Round up or down

Question

I have a float which I'd like to round up or down to the nearest integer.

For example:

1.4 = 1.0 1.77 = 2.0 1.1 = 1.0

etc...

I'm doing this in Objective C, so I guess I need a standard math function... Would nearbyintf do it?

Answer 1

You can use any of the standard C library math functions defined in math.h. nearbyintf would work, as would roundf or ceilf or floorf, depending on what you want.

Xcode will show you the documentation (UNIX manual page) for these functions if you option-double-click them in the editor.

Answer 2

use

double a = 2.3;
double b = round(a);

You can find round and other math functions in math.h

Answer 3

Whenever rounding, consider whether negative numbers are possible. If so, the traditional int (int) (x + 0.5) may not do what you want and the round function may be better. For example, round (-1.5) = 2.

Answer 4

Rounding is very easy to implement, as casting a value as an int truncates the decimal part of the number.

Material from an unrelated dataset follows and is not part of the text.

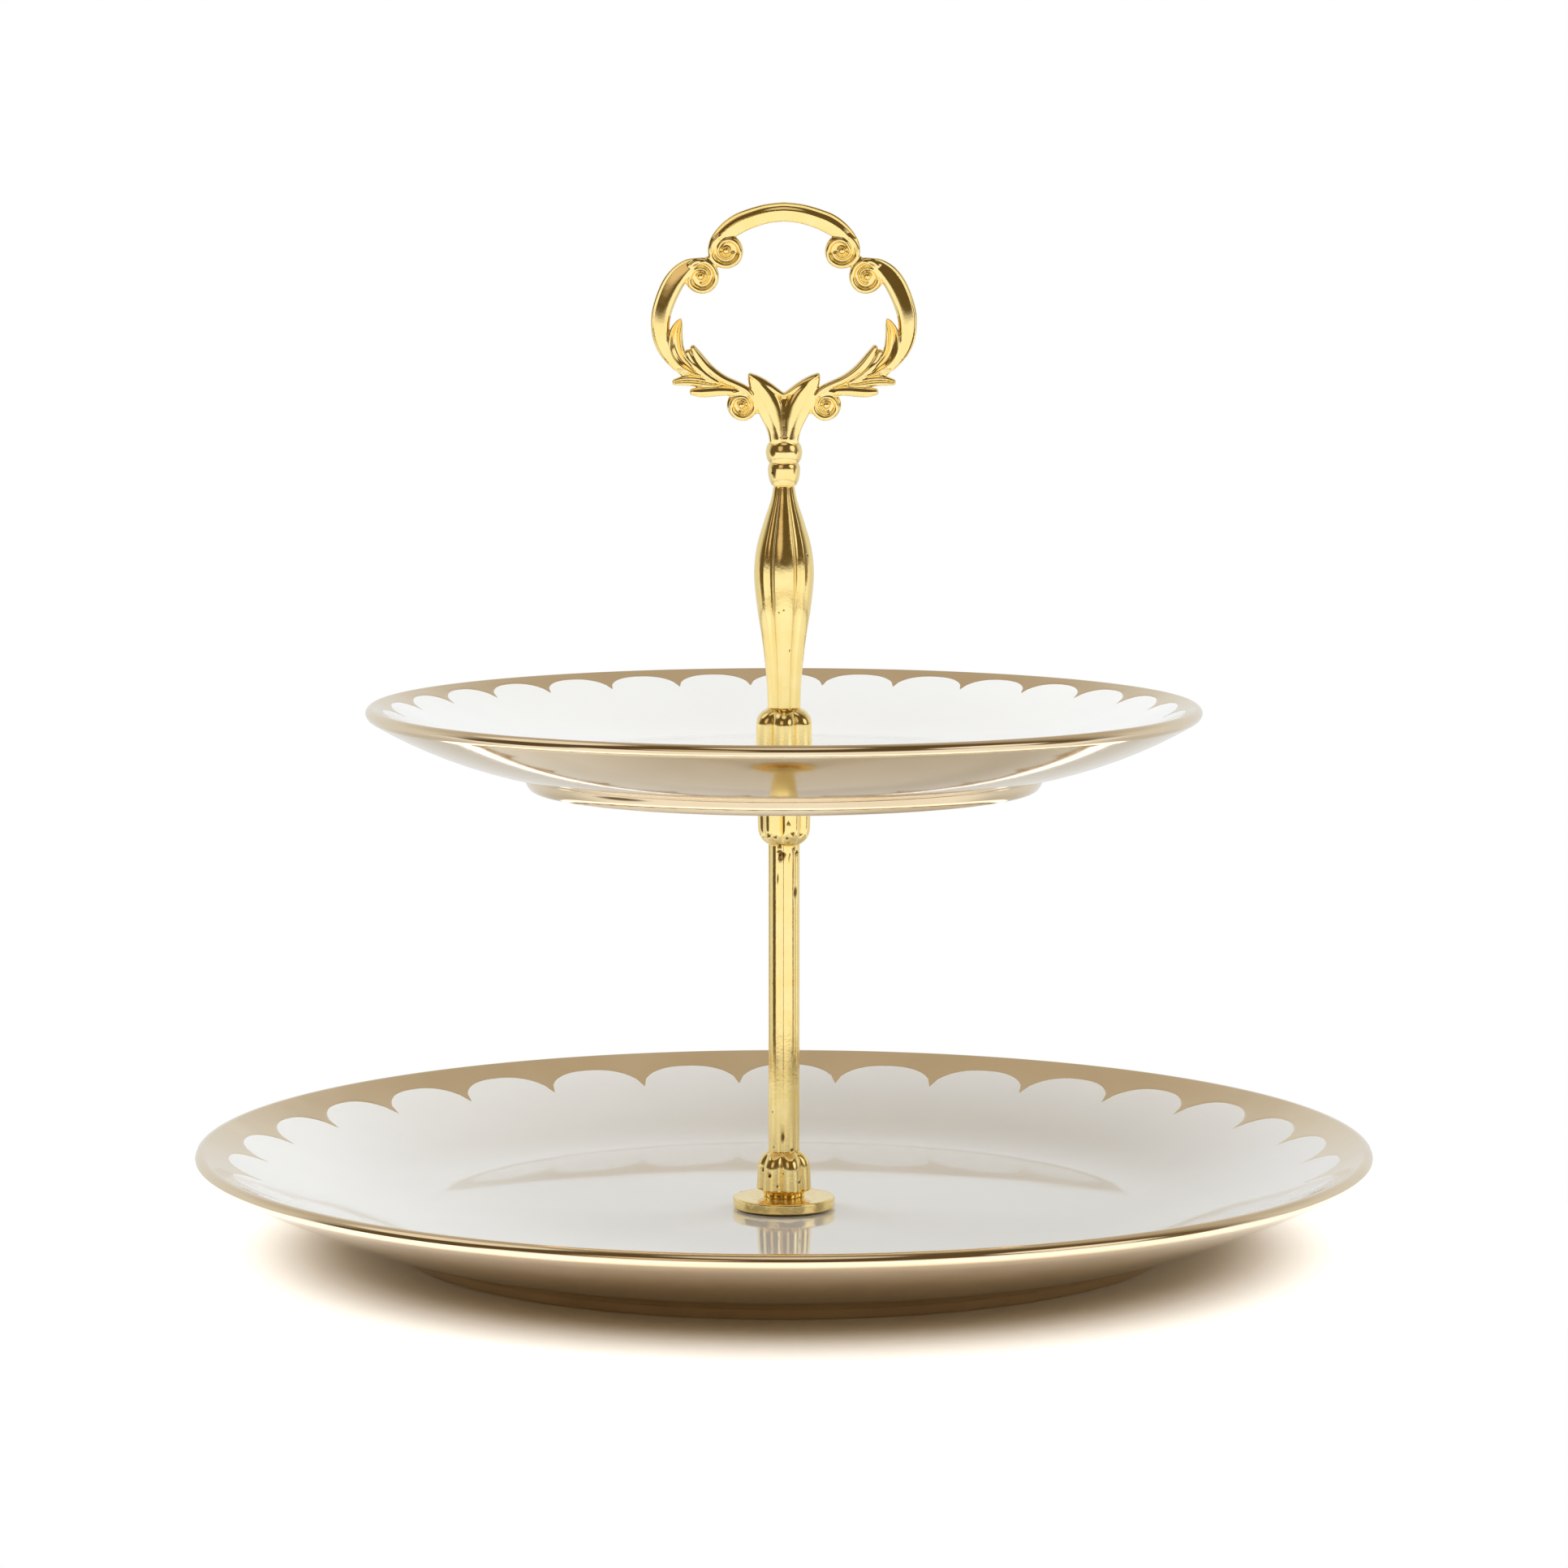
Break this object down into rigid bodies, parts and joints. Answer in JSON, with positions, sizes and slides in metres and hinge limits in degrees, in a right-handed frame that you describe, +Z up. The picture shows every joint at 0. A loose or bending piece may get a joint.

Let 0 <= x < 1. Then if you want all values to round down to the nearest integer if the decimal part is less than x, and round up to the nearest integer if the decimal part is greater than or equal to x, then you need only calculate:

int roundedValueBasedOnX = (int) (value + (1 - x));

As an example, if x = 0.2, then we have:

1) value = 9.4, should round to 10.

int roundedValueBasedOnX = (int) (9.4 + (1 - 0.2)) = (int) (9.4 + 0.8) = (int) (10.2) = 10;

2) value = 3.1, should round to 3.

int roundedValueBasedOnX = (int) (3.1 + (1 - 0.2)) = (int) (3.1 + 0.8) = (int) (3.9) = 3;

If x = 0.7, then we have:

3) value = 9.4, should round to 9.

int roundedValueBasedOnX = (int) (9.4 + (1 - 0.7)) = (int) (9.4 + 0.3) = (int) (9.7) = 9;

4) value = 3.8, should round to 4.

int roundedValueBasedOnX = (int) (3.8 + (1 - 0.7)) = (int) (3.8 + 0.3) = (int) (4.1) = 4;

Hope that helps!

Answer 5

The old-school way would be to add 0.5 to the number and then let it truncate:

int x = (int) (someFloat + 0.5);